- What to work on -
Print the lines beginning with the one that contains "The build123d and" and ending with the one that contains "self.put(value, sockets[name])", exactly, both included, and no other lines.

[start Data for the task]

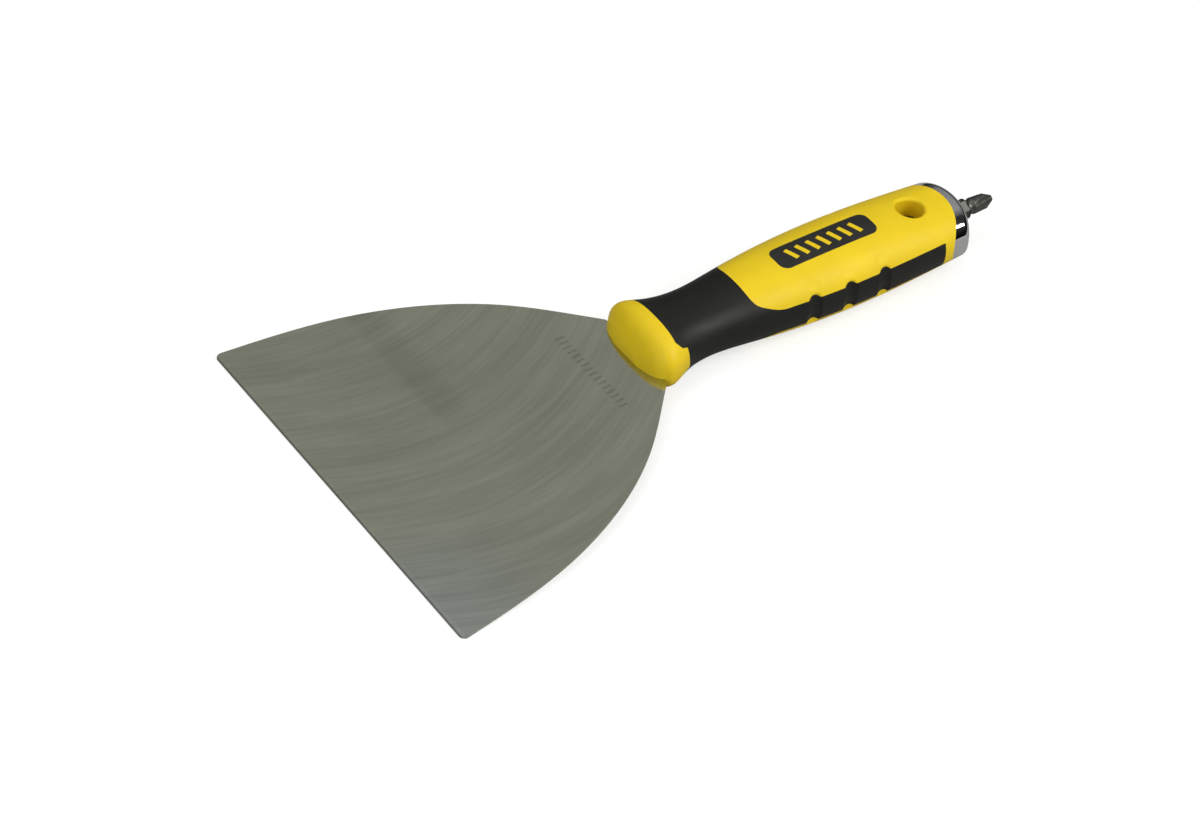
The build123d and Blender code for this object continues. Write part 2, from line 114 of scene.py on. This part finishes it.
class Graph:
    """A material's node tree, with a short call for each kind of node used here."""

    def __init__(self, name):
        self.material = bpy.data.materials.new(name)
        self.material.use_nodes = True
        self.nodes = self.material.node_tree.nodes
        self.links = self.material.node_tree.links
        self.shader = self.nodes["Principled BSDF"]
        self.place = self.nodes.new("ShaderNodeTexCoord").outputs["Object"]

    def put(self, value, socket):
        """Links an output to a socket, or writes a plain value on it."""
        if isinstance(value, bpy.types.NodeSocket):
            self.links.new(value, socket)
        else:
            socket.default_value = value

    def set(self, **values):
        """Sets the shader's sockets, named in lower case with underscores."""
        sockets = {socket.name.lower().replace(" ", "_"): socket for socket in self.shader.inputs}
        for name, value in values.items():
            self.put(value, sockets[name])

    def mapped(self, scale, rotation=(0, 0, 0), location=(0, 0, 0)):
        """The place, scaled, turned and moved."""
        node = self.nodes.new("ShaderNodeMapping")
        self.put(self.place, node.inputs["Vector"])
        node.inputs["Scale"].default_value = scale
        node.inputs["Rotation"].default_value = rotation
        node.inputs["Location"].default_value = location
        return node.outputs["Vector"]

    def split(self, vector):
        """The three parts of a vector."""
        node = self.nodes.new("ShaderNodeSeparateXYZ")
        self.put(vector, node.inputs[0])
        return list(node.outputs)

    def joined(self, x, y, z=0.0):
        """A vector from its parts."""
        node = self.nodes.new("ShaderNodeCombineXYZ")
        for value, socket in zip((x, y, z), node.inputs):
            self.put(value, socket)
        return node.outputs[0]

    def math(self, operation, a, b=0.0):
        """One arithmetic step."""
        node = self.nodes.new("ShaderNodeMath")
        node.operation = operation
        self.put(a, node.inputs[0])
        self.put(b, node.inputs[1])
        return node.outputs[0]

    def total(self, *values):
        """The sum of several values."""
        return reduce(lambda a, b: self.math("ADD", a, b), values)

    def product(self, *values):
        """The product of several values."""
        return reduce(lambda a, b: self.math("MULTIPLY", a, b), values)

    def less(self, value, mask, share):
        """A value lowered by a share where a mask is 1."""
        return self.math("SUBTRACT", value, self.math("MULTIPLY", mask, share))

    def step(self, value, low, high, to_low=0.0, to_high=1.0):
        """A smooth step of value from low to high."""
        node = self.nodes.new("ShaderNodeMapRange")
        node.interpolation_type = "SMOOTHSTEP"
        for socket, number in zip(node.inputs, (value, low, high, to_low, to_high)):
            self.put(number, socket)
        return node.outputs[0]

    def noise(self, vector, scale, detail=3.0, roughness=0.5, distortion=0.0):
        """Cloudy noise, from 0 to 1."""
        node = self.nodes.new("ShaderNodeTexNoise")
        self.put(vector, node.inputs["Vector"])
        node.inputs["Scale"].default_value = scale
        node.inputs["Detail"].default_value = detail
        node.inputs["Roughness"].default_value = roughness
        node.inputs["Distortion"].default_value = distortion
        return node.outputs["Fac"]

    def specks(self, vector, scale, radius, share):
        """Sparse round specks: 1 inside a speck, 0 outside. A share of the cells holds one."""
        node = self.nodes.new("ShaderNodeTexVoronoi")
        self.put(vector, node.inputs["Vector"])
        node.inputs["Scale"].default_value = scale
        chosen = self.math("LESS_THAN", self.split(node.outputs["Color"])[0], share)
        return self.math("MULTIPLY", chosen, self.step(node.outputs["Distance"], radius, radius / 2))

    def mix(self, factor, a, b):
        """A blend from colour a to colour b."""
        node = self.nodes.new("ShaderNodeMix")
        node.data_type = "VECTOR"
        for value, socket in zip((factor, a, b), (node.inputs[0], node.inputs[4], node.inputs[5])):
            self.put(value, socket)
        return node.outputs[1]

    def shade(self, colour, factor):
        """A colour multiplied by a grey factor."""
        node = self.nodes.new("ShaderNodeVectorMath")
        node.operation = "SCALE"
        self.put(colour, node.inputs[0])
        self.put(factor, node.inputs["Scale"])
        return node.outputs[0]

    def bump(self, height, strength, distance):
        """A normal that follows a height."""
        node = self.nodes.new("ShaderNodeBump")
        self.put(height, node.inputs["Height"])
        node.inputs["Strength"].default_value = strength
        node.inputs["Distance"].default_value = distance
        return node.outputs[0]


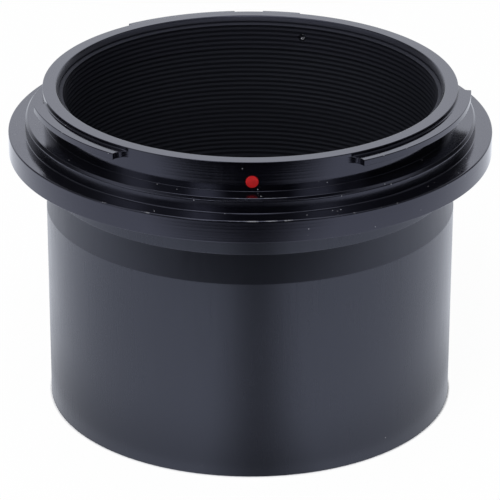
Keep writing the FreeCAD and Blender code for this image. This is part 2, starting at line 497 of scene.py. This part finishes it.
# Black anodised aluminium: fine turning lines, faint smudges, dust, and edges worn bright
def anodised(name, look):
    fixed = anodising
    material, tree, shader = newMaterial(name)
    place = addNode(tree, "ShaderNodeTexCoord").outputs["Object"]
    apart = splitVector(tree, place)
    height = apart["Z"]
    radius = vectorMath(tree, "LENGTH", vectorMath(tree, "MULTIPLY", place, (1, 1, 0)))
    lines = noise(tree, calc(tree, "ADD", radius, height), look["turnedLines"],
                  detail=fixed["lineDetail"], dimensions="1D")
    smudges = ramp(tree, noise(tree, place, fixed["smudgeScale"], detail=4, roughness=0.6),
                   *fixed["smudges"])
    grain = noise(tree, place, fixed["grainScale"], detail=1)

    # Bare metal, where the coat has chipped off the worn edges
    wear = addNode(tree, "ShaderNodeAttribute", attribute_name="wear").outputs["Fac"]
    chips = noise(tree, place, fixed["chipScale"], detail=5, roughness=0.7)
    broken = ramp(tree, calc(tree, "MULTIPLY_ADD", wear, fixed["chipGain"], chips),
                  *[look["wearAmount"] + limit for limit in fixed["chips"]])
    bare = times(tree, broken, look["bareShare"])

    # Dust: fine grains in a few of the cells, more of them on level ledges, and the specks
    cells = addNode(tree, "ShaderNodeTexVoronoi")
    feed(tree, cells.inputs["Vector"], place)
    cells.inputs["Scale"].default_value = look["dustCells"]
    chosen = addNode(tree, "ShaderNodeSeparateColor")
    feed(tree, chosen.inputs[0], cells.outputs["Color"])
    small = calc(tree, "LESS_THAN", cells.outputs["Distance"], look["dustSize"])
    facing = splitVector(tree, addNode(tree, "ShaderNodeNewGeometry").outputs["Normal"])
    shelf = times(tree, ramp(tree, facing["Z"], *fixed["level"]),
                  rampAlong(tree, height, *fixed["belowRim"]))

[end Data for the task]
[start Data for the task]

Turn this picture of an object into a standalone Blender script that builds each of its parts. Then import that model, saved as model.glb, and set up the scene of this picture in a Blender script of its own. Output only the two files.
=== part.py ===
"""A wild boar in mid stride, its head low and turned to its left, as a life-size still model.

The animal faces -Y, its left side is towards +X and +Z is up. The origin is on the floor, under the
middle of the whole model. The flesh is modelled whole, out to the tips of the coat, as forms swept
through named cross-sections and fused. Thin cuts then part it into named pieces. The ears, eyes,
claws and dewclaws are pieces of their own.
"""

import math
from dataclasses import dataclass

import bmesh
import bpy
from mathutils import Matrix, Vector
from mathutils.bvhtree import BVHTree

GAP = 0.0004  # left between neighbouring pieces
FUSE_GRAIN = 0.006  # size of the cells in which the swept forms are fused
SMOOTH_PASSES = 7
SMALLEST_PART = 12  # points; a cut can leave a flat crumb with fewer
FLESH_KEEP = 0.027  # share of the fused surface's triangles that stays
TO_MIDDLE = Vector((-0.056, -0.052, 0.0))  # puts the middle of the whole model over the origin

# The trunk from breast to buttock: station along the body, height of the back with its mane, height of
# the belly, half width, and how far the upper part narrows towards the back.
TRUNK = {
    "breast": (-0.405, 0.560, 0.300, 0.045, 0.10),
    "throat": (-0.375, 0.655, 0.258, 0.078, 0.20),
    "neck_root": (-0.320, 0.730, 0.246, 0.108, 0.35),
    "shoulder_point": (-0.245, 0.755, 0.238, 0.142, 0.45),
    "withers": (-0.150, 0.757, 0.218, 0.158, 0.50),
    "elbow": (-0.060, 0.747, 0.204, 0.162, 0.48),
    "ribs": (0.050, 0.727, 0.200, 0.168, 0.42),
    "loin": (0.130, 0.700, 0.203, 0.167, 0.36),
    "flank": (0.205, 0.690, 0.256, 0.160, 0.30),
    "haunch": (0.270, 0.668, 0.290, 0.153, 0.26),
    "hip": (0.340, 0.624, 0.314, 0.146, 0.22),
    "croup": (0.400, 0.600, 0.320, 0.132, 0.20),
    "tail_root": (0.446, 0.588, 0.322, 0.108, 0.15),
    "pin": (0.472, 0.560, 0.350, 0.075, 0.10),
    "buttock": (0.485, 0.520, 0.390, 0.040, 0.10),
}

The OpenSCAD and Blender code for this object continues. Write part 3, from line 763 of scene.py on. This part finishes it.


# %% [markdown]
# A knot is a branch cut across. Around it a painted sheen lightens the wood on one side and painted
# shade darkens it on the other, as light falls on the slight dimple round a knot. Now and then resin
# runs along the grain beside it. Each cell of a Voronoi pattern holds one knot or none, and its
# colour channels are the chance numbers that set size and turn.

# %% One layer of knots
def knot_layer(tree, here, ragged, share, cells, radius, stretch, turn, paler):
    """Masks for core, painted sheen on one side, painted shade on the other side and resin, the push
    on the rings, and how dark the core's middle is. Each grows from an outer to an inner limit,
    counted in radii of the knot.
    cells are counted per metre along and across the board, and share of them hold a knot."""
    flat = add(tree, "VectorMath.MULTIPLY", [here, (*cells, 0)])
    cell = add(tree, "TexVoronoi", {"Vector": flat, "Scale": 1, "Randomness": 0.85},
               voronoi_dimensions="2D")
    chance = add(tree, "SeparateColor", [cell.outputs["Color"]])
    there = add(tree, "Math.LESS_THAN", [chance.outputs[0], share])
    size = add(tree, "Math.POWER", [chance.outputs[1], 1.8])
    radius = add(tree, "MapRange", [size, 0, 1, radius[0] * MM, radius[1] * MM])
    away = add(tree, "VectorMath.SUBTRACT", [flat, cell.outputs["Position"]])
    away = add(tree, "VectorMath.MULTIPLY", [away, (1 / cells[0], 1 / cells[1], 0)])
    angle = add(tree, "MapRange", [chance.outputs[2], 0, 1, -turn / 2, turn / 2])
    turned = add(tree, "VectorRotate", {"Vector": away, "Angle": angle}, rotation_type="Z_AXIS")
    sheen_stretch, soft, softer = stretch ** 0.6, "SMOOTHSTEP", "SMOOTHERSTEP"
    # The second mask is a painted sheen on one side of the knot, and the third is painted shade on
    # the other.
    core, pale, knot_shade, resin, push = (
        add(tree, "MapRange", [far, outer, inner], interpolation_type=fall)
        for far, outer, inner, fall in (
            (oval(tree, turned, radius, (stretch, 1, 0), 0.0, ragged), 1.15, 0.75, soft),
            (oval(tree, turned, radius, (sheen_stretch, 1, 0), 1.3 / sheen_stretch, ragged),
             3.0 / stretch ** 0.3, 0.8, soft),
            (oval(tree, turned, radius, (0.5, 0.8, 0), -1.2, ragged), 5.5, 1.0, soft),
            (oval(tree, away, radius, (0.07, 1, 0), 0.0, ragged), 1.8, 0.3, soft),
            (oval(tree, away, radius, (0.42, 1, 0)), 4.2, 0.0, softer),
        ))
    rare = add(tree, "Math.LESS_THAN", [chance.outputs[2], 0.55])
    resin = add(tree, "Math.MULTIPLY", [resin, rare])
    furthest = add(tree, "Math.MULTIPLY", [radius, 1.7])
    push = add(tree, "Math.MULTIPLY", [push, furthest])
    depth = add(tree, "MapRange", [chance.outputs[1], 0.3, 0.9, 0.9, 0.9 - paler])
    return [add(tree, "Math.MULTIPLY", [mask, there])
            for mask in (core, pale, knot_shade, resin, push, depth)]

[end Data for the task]

- Result of the exercise -
The build123d and Blender code for this object continues. Write part 2, from line 114 of scene.py on. This part finishes it.
class Graph:
    """A material's node tree, with a short call for each kind of node used here."""

    def __init__(self, name):
        self.material = bpy.data.materials.new(name)
        self.material.use_nodes = True
        self.nodes = self.material.node_tree.nodes
        self.links = self.material.node_tree.links
        self.shader = self.nodes["Principled BSDF"]
        self.place = self.nodes.new("ShaderNodeTexCoord").outputs["Object"]

    def put(self, value, socket):
        """Links an output to a socket, or writes a plain value on it."""
        if isinstance(value, bpy.types.NodeSocket):
            self.links.new(value, socket)
        else:
            socket.default_value = value

    def set(self, **values):
        """Sets the shader's sockets, named in lower case with underscores."""
        sockets = {socket.name.lower().replace(" ", "_"): socket for socket in self.shader.inputs}
        for name, value in values.items():
            self.put(value, sockets[name])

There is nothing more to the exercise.